PC mit Win Vista 64 bit und IE 9 sowie Chrome 12. Firefox nicht getestet

Keine Vergrösserungen, alles 100%

Flash ist gemäss Adobe Website aktuell


----------



## ZAM (4. Juli 2011)

myxir21 schrieb:


> Das selbe Problem auf beiden Rechnern.
> 
> Laptop mit Win 7 64 bit und IE 9, sowie Chrome 12.0
> 
> ...



Und die Auflösung?


----------



## myxir21 (4. Juli 2011)

1920x1080 auf beiden Systemen


----------



## odinxd (4. Juli 2011)

Sooo, habe zuhause mal nachgeschaut, dort habe ich Firefox Version 3.6.16  

Wie gesagt bisher war es überall wo ich Buffed aufgerufen habe so, vorrausgesetzt diese beiden Dinge wurden zusammen aufgerufen.

Flash ist soweit auch auf beiden Rechnern auf dem neuesten Stand.


----------



## odinxd (5. Juli 2011)

Morgen, habt ihr schon was geändert? Wenn ja, super!^^ Das Video hat sich grade mal über den Balken drübergelegt, so kann man es gut wegklicken ( wenn man es nicht sehen will  )

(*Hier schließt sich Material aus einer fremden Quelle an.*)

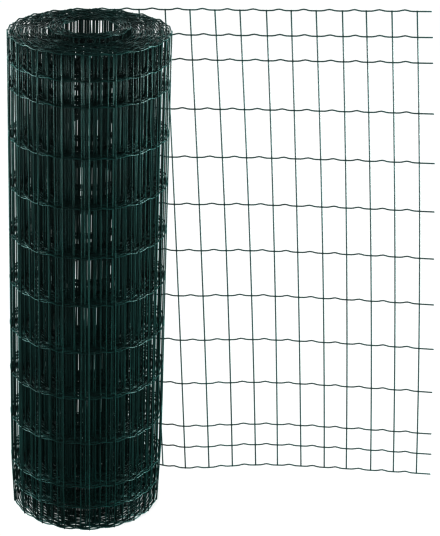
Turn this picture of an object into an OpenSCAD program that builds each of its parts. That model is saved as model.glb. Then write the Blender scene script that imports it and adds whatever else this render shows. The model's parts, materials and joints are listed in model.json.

Also falls es euer Werk war, Danke 

Der Odin^^


----------



## Stanglnator (5. Juli 2011)

Es gab gestern die Änderung, dass die Werbung immer den höchsten Z-Wert hat, damit sie sich nur unter den blauen Balken legt. Danke euch für die entsprechenden Hinweise


----------



## Falk_Jeromin (5. Juli 2011)

Dann passt jetzt mit den Werbemitteln bei jeder Auflösung wieder alles?


----------